> **What is expected**: Reproduce the following material exactly, including every line.

> **Available data**:
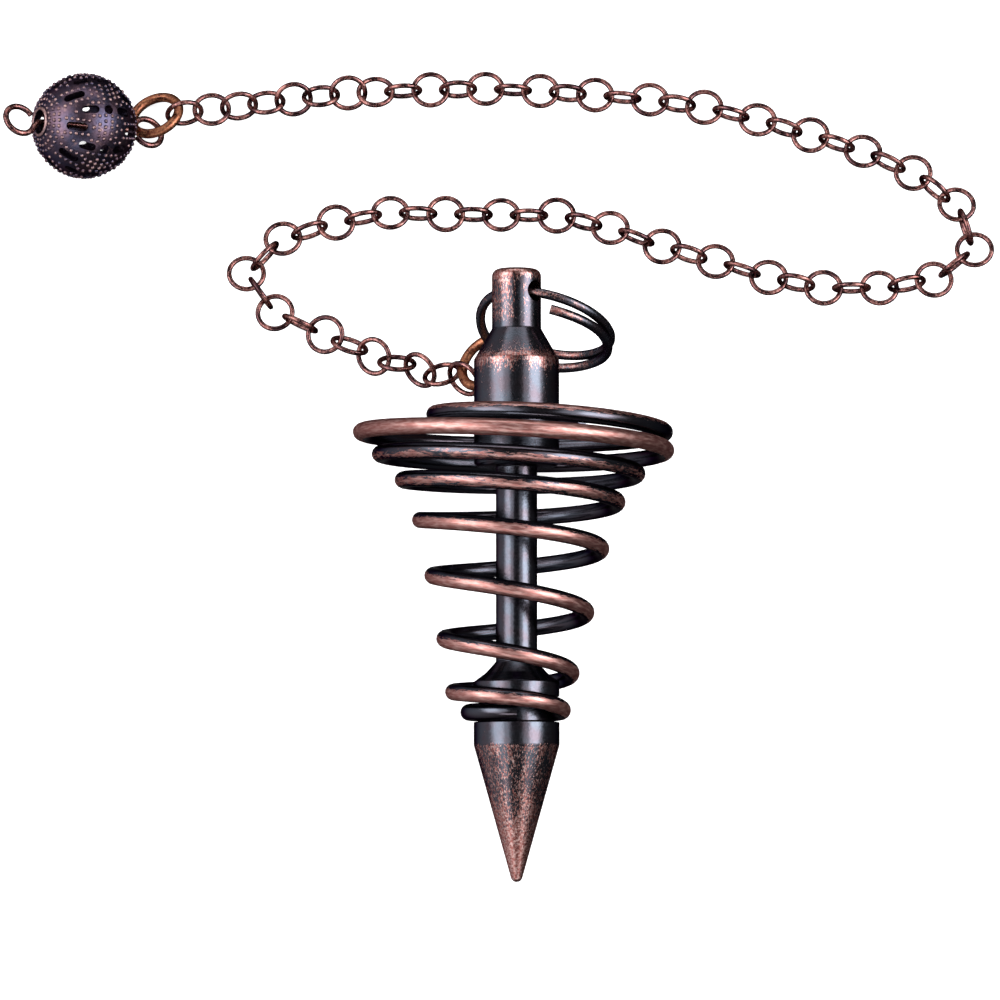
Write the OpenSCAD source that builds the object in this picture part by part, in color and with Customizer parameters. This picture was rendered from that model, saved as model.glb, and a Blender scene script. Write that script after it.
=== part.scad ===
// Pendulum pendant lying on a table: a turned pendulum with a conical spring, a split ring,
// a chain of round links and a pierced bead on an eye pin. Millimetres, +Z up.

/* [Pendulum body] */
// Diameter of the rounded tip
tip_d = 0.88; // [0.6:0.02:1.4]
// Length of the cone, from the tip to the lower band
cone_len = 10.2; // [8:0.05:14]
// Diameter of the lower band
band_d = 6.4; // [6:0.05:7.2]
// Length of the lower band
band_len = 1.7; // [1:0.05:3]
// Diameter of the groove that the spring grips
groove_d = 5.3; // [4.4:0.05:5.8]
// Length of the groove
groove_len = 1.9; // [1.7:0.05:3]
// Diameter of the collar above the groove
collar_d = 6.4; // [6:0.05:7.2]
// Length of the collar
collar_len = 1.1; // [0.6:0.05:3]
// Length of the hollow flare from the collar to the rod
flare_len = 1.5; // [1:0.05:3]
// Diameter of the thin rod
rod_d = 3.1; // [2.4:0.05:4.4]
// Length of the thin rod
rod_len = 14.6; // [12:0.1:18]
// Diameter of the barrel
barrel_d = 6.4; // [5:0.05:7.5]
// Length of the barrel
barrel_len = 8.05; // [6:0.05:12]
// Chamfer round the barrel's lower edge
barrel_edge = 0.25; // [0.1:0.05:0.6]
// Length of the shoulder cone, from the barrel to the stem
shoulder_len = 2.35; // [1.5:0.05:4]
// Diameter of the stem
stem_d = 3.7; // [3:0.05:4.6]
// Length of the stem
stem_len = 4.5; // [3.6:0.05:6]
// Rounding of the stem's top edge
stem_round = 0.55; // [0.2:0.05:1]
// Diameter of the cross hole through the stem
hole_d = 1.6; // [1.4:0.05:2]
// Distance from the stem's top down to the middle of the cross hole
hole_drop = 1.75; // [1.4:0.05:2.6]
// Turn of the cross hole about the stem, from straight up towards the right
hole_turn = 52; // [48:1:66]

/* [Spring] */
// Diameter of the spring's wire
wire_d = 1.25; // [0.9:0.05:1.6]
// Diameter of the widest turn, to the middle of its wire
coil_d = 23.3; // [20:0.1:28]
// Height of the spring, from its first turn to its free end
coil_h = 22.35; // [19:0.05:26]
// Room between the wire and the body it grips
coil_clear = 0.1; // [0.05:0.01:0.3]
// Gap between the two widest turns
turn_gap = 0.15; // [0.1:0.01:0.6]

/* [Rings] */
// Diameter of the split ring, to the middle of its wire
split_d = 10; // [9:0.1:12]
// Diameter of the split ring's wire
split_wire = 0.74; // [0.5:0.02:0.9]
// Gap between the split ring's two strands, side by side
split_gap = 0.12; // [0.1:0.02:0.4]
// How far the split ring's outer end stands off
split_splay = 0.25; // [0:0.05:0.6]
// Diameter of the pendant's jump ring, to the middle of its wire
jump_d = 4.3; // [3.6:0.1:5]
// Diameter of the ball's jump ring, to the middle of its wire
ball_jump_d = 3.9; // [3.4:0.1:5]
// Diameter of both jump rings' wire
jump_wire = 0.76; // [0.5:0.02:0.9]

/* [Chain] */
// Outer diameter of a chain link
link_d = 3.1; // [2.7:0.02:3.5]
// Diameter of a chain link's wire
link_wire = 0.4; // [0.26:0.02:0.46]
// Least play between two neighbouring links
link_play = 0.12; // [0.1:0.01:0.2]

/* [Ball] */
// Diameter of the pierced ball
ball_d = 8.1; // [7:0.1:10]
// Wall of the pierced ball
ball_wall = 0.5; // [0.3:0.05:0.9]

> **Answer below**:
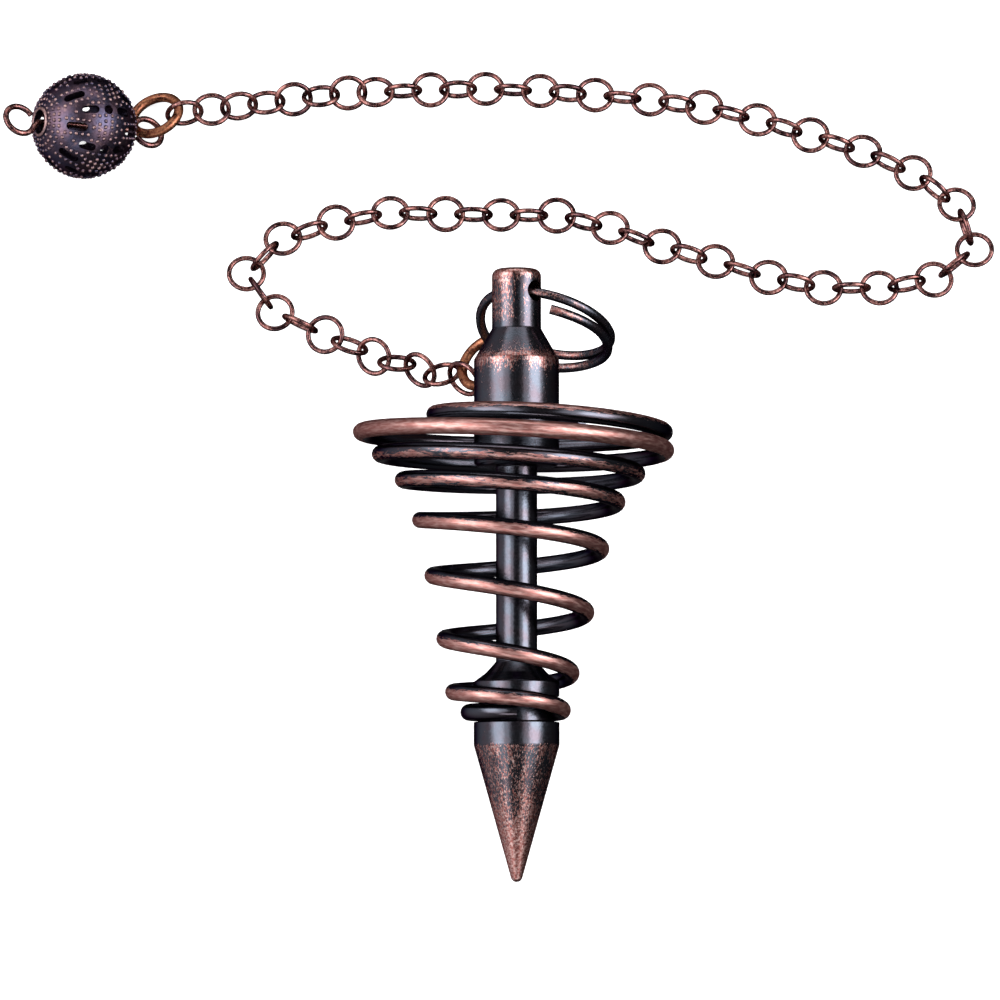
Write the OpenSCAD source that builds the object in this picture part by part, in color and with Customizer parameters. This picture was rendered from that model, saved as model.glb, and a Blender scene script. Write that script after it.
=== part.scad ===
// Pendulum pendant lying on a table: a turned pendulum with a conical spring, a split ring,
// a chain of round links and a pierced bead on an eye pin. Millimetres, +Z up.

/* [Pendulum body] */
// Diameter of the rounded tip
tip_d = 0.88; // [0.6:0.02:1.4]
// Length of the cone, from the tip to the lower band
cone_len = 10.2; // [8:0.05:14]
// Diameter of the lower band
band_d = 6.4; // [6:0.05:7.2]
// Length of the lower band
band_len = 1.7; // [1:0.05:3]
// Diameter of the groove that the spring grips
groove_d = 5.3; // [4.4:0.05:5.8]
// Length of the groove
groove_len = 1.9; // [1.7:0.05:3]
// Diameter of the collar above the groove
collar_d = 6.4; // [6:0.05:7.2]
// Length of the collar
collar_len = 1.1; // [0.6:0.05:3]
// Length of the hollow flare from the collar to the rod
flare_len = 1.5; // [1:0.05:3]
// Diameter of the thin rod
rod_d = 3.1; // [2.4:0.05:4.4]
// Length of the thin rod
rod_len = 14.6; // [12:0.1:18]
// Diameter of the barrel
barrel_d = 6.4; // [5:0.05:7.5]
// Length of the barrel
barrel_len = 8.05; // [6:0.05:12]
// Chamfer round the barrel's lower edge
barrel_edge = 0.25; // [0.1:0.05:0.6]
// Length of the shoulder cone, from the barrel to the stem
shoulder_len = 2.35; // [1.5:0.05:4]
// Diameter of the stem
stem_d = 3.7; // [3:0.05:4.6]
// Length of the stem
stem_len = 4.5; // [3.6:0.05:6]
// Rounding of the stem's top edge
stem_round = 0.55; // [0.2:0.05:1]
// Diameter of the cross hole through the stem
hole_d = 1.6; // [1.4:0.05:2]
// Distance from the stem's top down to the middle of the cross hole
hole_drop = 1.75; // [1.4:0.05:2.6]
// Turn of the cross hole about the stem, from straight up towards the right
hole_turn = 52; // [48:1:66]

/* [Spring] */
// Diameter of the spring's wire
wire_d = 1.25; // [0.9:0.05:1.6]
// Diameter of the widest turn, to the middle of its wire
coil_d = 23.3; // [20:0.1:28]
// Height of the spring, from its first turn to its free end
coil_h = 22.35; // [19:0.05:26]
// Room between the wire and the body it grips
coil_clear = 0.1; // [0.05:0.01:0.3]
// Gap between the two widest turns
turn_gap = 0.15; // [0.1:0.01:0.6]

/* [Rings] */
// Diameter of the split ring, to the middle of its wire
split_d = 10; // [9:0.1:12]
// Diameter of the split ring's wire
split_wire = 0.74; // [0.5:0.02:0.9]
// Gap between the split ring's two strands, side by side
split_gap = 0.12; // [0.1:0.02:0.4]
// How far the split ring's outer end stands off
split_splay = 0.25; // [0:0.05:0.6]
// Diameter of the pendant's jump ring, to the middle of its wire
jump_d = 4.3; // [3.6:0.1:5]
// Diameter of the ball's jump ring, to the middle of its wire
ball_jump_d = 3.9; // [3.4:0.1:5]
// Diameter of both jump rings' wire
jump_wire = 0.76; // [0.5:0.02:0.9]

/* [Chain] */
// Outer diameter of a chain link
link_d = 3.1; // [2.7:0.02:3.5]
// Diameter of a chain link's wire
link_wire = 0.4; // [0.26:0.02:0.46]
// Least play between two neighbouring links
link_play = 0.12; // [0.1:0.01:0.2]

/* [Ball] */
// Diameter of the pierced ball
ball_d = 8.1; // [7:0.1:10]
// Wall of the pierced ball
ball_wall = 0.5; // [0.3:0.05:0.9]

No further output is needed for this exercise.